To say my mother was an ideal cook, like my grandma, would be stretching it a bit. My dad’s mother, Grandma, even entered contests. In her kitchen, I was given “secret” family recipes handed down from generation to generation. On Sundays after church we would eat at my grandparents. Grandma would have open her special journal preparing one of those recipes. From the batter to fry up her chicken, to pound cake, it could be found written in her fine handwriting. I remember once sitting on stool in her kitchen as she stood with spit-fire in her eyes relating to my mother how Ms. Brown had stole one of her jelly recipes. She was just a wee little thing compared to my mother who came from Norwegian stock. In my grandmother’s world, honor was a deeply ingrained as her deep southern roots.

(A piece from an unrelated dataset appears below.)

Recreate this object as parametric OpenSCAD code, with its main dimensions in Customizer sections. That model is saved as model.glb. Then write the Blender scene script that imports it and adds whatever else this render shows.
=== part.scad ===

Out of all the memories I have in my mother’s kitchen, one stands out. My mother in her own way, didn’t have a lot of confidence in her cooking skills. She used to fault her upbringing in a Norwegian family and sustaining for the most part on smoked fish as the reason. You never mentioned seafood toher, she would literally get sick at just the word. But this one year she got brave, and became the homeroom mother for my third grade class. This would require her to plan that year’s Christmas party with the class partaking in the editable delicacy’s she would be providing. This was a huge responsibility which required her to assign smaller tasks to some of the other mothers. This was usually just providing drinks or napkins. Mom decided on making a gingerbread house, and giving each child two good size gingerbread men. So the day before the party the baking begun.


I remember the bowls, and the sweet distinctive smell of spices as we whipped. Bags of candy everywhere. Gumdrops, candy canes, mints, we had it. We mixed and rolled out the dough just thin enough to cut out with the cookie cutters. Mom bought many trays so we would really see the efforts of our work. But then tragedy set in and so did panic. We found that after cooling, the gingerbread men were sticking to the trays. We would end up breaking off an arm or leg out of half our attempts. Well, at first we ate our ‘mistakes’ and slowly iced the remaining ones. The house we had just cemented together totally collapsed, so I saw mom just about give up. You have to envision this mess we were slowly creating to really understand just how bad it was. Bowls of colorful icing, waxed paper, half broken cookies everywhere. I knew mom was beginning to panic when dad came in to save the day. Little did I know, he was a master cookie maker thanks to grandma. So after my brother was called in to help eat away more rejects, dad first put on an apron and took charge. First he somehow successfully managed to get the house to “cement” together. He seemed to know just when and how to remove the cookies until we had a large number piled on a plate. We sat , me and mom icing and putting candies as dad began humming Christmas tune. So that year at the Christmas party, my mother just beamed as my classmates and their mothers complimented her. In that kitchen that night I really got to see firsthand the love my parents shared. They were a team, each helping the other when needed. Every year I make gingerbread house for my grandchildren and tell this true story. My parents have passed many years ago, but this memory will always live on.


So looking back on the role the kitchen played in our family growing up. Well it was immeasurable. The social interaction, the various roles that now seem sadly gone. With the arrival of more fast food chains, and machines such as dishwashers to do more of the ‘mothering’ chores, something is lost. Many late nights after doing my homework, I would help my mother in the kitchen. I would dry the dishes she had just washed. We would talk, many times she told me stories handed down from my grandmother who had been born in Norway.  The windows open, lacy curtains blowing in the breeze. The sound of bullfrogs and locusts chirping as we lived in a world where our doors were unlocked at night. Now I own grandmother’s journal and those same cookie cutters with pride. Some memories you can never let fade away. For life for each of us is but a short journey. Sharing and handing down what has come before enriches our life’s and sets an example for those to come.